# Bach and acoustics



## kangxi (Jan 24, 2014)

I once heard an anecdote of J S Bach, but now I try to verify it I can't find it anywhere. It's not in The Bach Reader (Mendel & Mendel) which has gathered together all contemporary documentation of and about Bach, & the internet yields nothing. 
I read somewhere that Bach, who had a second occupation of test driving organs, especially new ones, went to a church to put a new organ through its paces. The results were disappointing: the sound from the organ seemed dead. Bach walked around the church, thought a bit, and recommended that the height of the ceiling should be altered by a foot or so (raised or lowered I don't know). The alterations were made (I have a vague idea that the church itself was new) and on his return Bach found the sound of the organ to be magnificent. It seemed he had an innate understanding of acoustics, buildings and spaces, a discipline which these days needs highly trained scientists to achieve the same result.
Has anyone heard this before? Can you point me to the source?


----------



## tdc (Jan 17, 2011)

Sounds like an apocryphal story to me, I haven't heard this before. Not much is known of Bach's life and if this was verified it would likely be widely circulated.


----------



## KenOC (Mar 7, 2011)

I'd think that in a major 18th-century German church -- major enough to have a significant organ anyway -- raising or lowering the roof wouldn't really be an option without rebuilding the church. Anyway, I've never heard that story.


----------



## ArtMusic (Jan 5, 2013)

The pipe organ sounds much better inside a church than nay recording. So yes, Bach's music would be affected.


----------



## kangxi (Jan 24, 2014)

Thanks for the answers folks: I rather suspected this might be apocryphal The tale is now relegated in my mind to the rubbish bin. Now to figure out how and when a false memory was implanted in my mind. I suspect the Illuminati, with the Freemasons a strong second and contrail conspiracy theorists an outsider at third.


----------



## Joe B (Aug 10, 2017)

kangxi said:


> Thanks for the answers folks: I rather suspected this might be apocryphal The tale is now relegated in my mind to the rubbish bin. Now to figure out how and when a false memory was implanted in my mind. I suspect the Illuminati, with the Freemasons a strong second and contrail conspiracy theorists an outsider at third.

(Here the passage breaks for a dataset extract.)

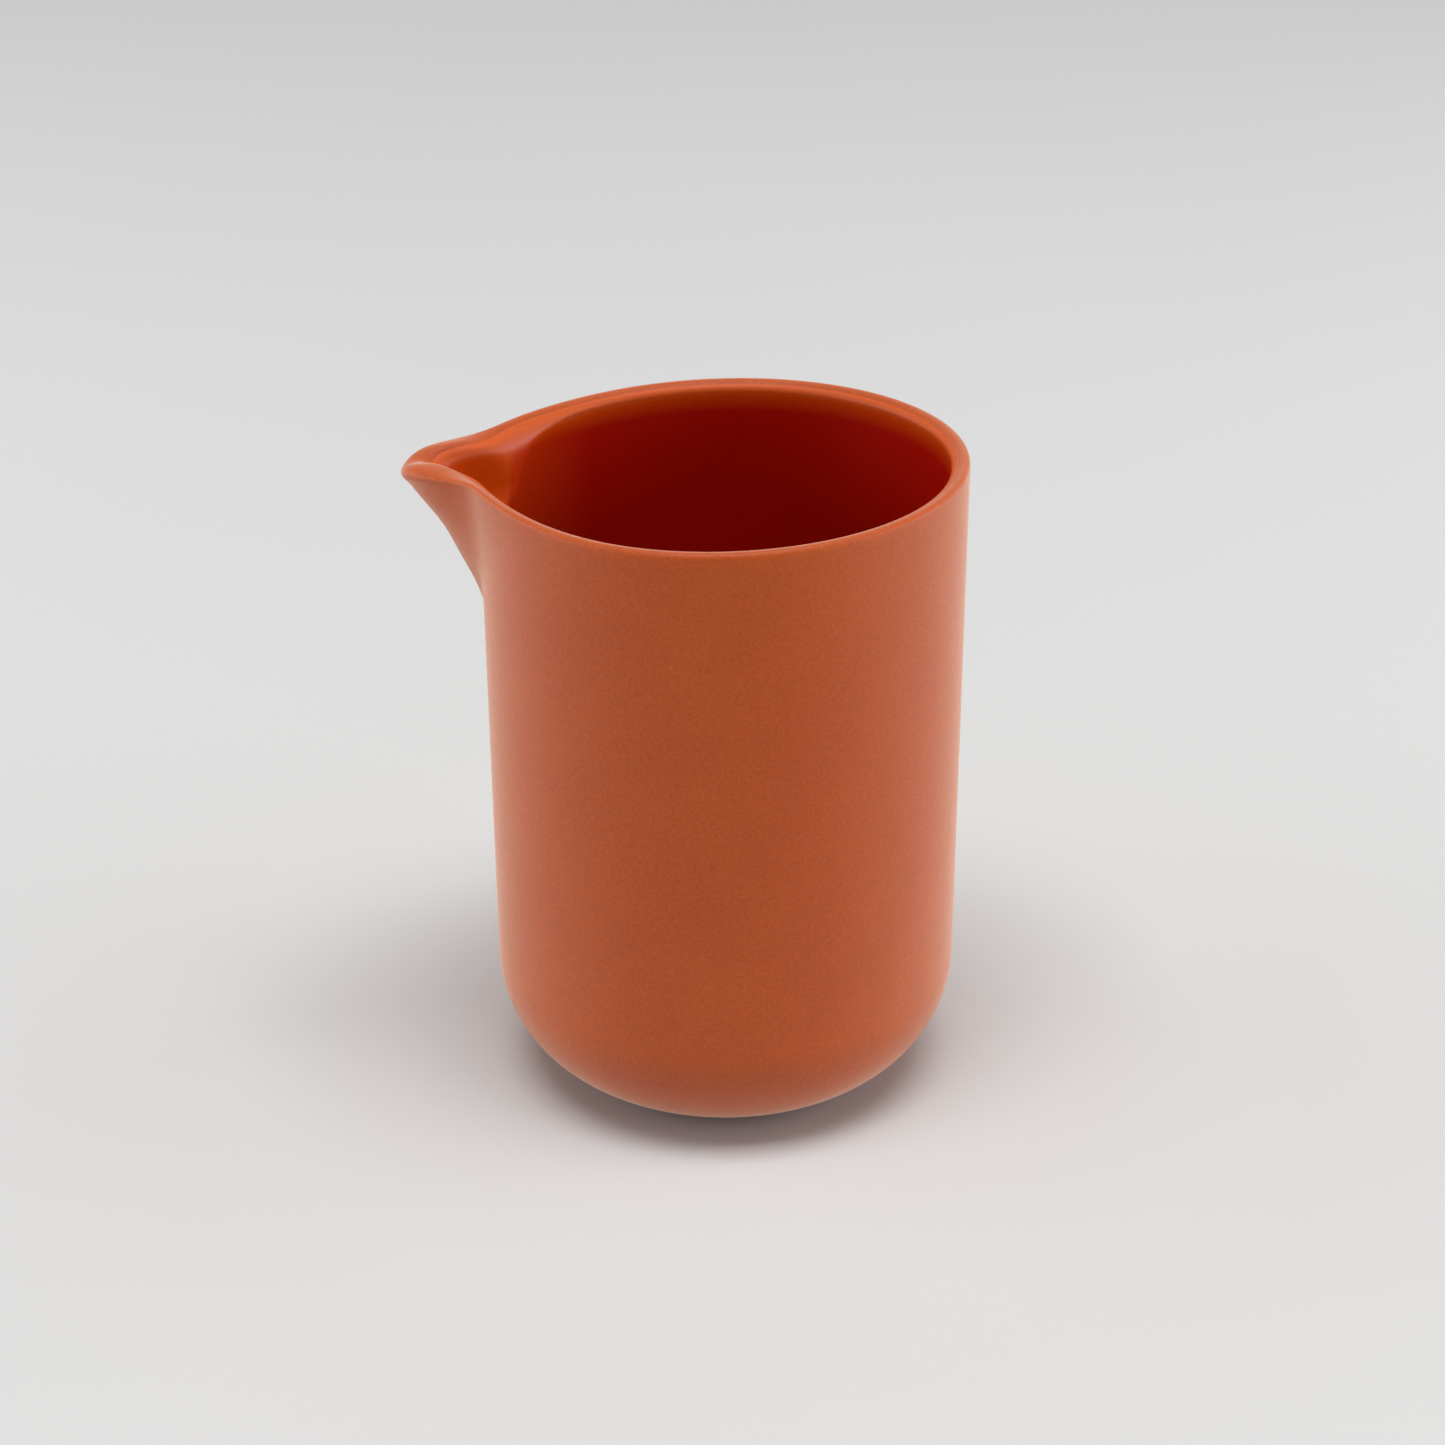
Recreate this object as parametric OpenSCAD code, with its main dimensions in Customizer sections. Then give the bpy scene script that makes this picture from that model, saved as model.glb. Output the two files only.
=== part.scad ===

Just chalk it up to another case of "alternative facts."


----------



## Triplets (Sep 4, 2014)

I heard that Bach preferred tubed amps and that he abhorred Class D. He also was an early adopter of MQA, but only because he thought those were the initials of one of his offspring that he had neglected


----------



## kangxi (Jan 24, 2014)

Joe B: I have a feeling that is the closest Bach and any minion from the Trump swarm are likely to come to each other. I have absolutely no interest at all in the musical tastes of the Orange Faced Loon himself except to speculate he's never even heard of Bach unless it's in the context of a seagull.

Triplets: MQA Bach, eh? Schickele claimed that PDQ was "the last and least" of Bach's children but I don't see why we shouldn't squeeze in another one. (I now have a mental picture of the Bach mass production line, with Maria Barbara and Ann Magdalene squeezing them out at one and and talkclassical & Peter Schickele squeezing them in at the other.)


----------